Vamos is a novel database persistence layer developed by Dan Hughes, designed to provide better performance than traditional databases like LevelDB, RocksDB, and BerkeleyDB under the random access workloads typical of distributed ledger networks.
Background
In the realm of distributed ledgers, persistent storage is crucial for tracking various elements such as UTXOs, balances, and smart-contract variables. Traditional databases struggle with the high-entropy, randomized nature of data in blockchain applications, primarily due to the inefficiencies of their indexing methods (like B-Trees and LSMTs) under such workloads.
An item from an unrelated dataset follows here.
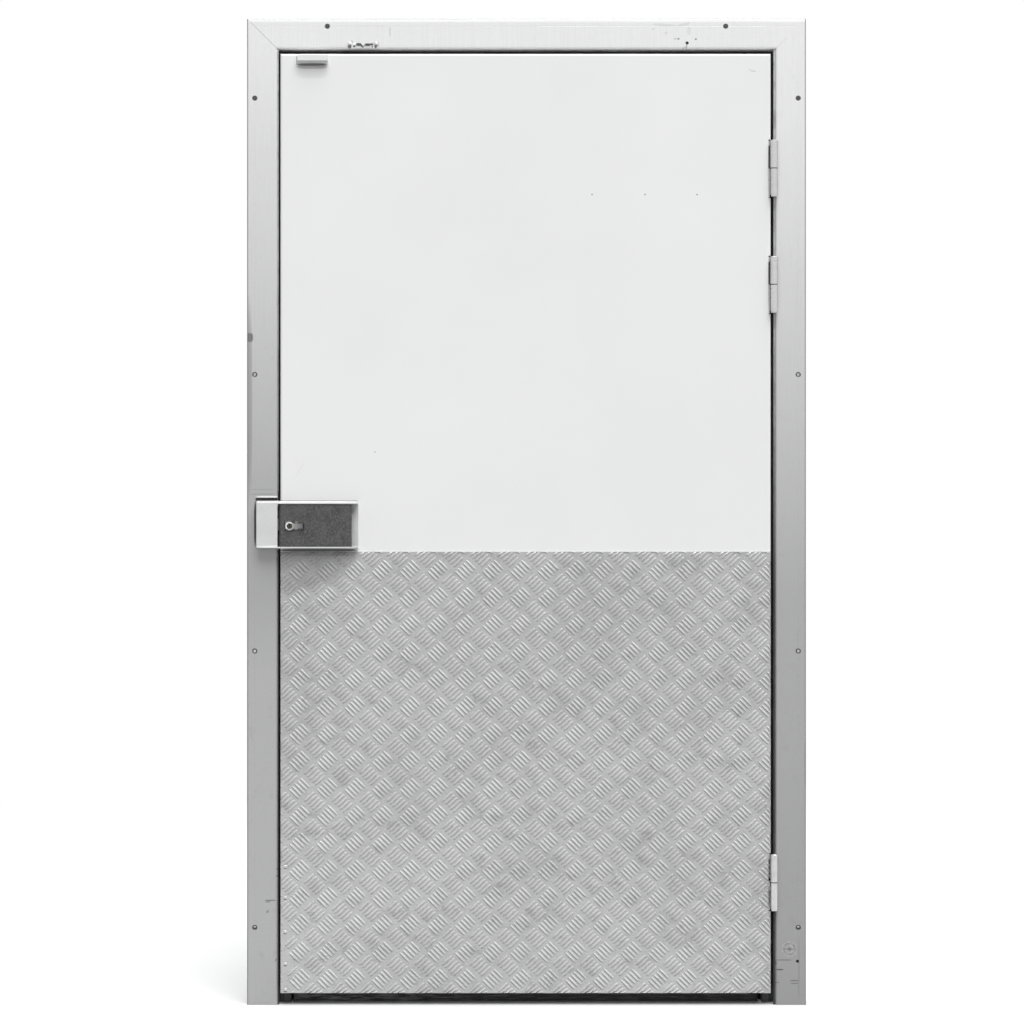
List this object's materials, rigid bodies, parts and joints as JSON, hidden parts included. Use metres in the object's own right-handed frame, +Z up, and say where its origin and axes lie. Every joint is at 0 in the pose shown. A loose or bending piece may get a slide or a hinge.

Existing databases generally utilize indexes to track the location of data on the disk. These databases, when dealing with high-entropy identifiers like hashes common in blockchain, face significant performance issues. This is because hashes, even of similar data, look very different, and the databases can't effectively optimize read or write operations for such data. As the size of these databases grows, especially in blockchain contexts, the performance degrades significantly due to increased disk reads required for querying the growing indexes.
Concept and Design
Vamos was conceptualized by Dan Hughes to overcome these limitations. The core idea revolves around improving the indexing mechanism to suit the high-entropy, randomized nature of blockchain data. Vamos employs a ‘fixed addressable shard-space’ approach for its indexes. Each index slot is pre-allocated and has a maximum capacity, ensuring that querying any key always costs a single disk read, regardless of the total number of items in the database. This approach drastically reduces the number of necessary disk reads, enhancing performance.
Key Features and Innovations
- Fixed Addressable Shard-Space for Indexes: This approach ensures that each key maps to a specific index slot on disk referenced by an in-memory slot table, reducing the complexity and time of queries.
- Significant Performance Improvement: Early tests show Vamos maintaining a consistent 1 read per key existence check and 1-2 reads/writes per write operation with increasing data sizes, in contrast to the performance drop observed in traditional databases like BerkeleyDB.
- Optimized for Commodity Hardware: Vamos is designed to work efficiently on standard hardware configurations, making it accessible for widespread use.
Development and Testing
- Hughes re-coded the index portion of the old Vamos code to implement these ideas.
- Preliminary tests reveal that Vamos significantly outperforms BerkeleyDB under crypto-like workloads, maintaining nearly twice the performance efficiency at 250 million records.
- Continuous improvements in I/O utilization and checkpointing algorithms have further enhanced Vamos's capabilities.
- Vamos has been successfully integrated with Cassandra, showing robust performance with no degradation even under substantial loads (500 writes per second on a 50 million tweet dataset).
Future Prospects
- Vamos continues to mature, showing promising results in preliminary tests and integrations.
- It is poised to be used in upcoming public tests for high-throughput applications, potentially reaching throughputs of around 1 million transactions per second.
- The development of Vamos indicates a potential shift in database technology, especially in the context of blockchain and crypto applications, pushing the limits of what is currently possible.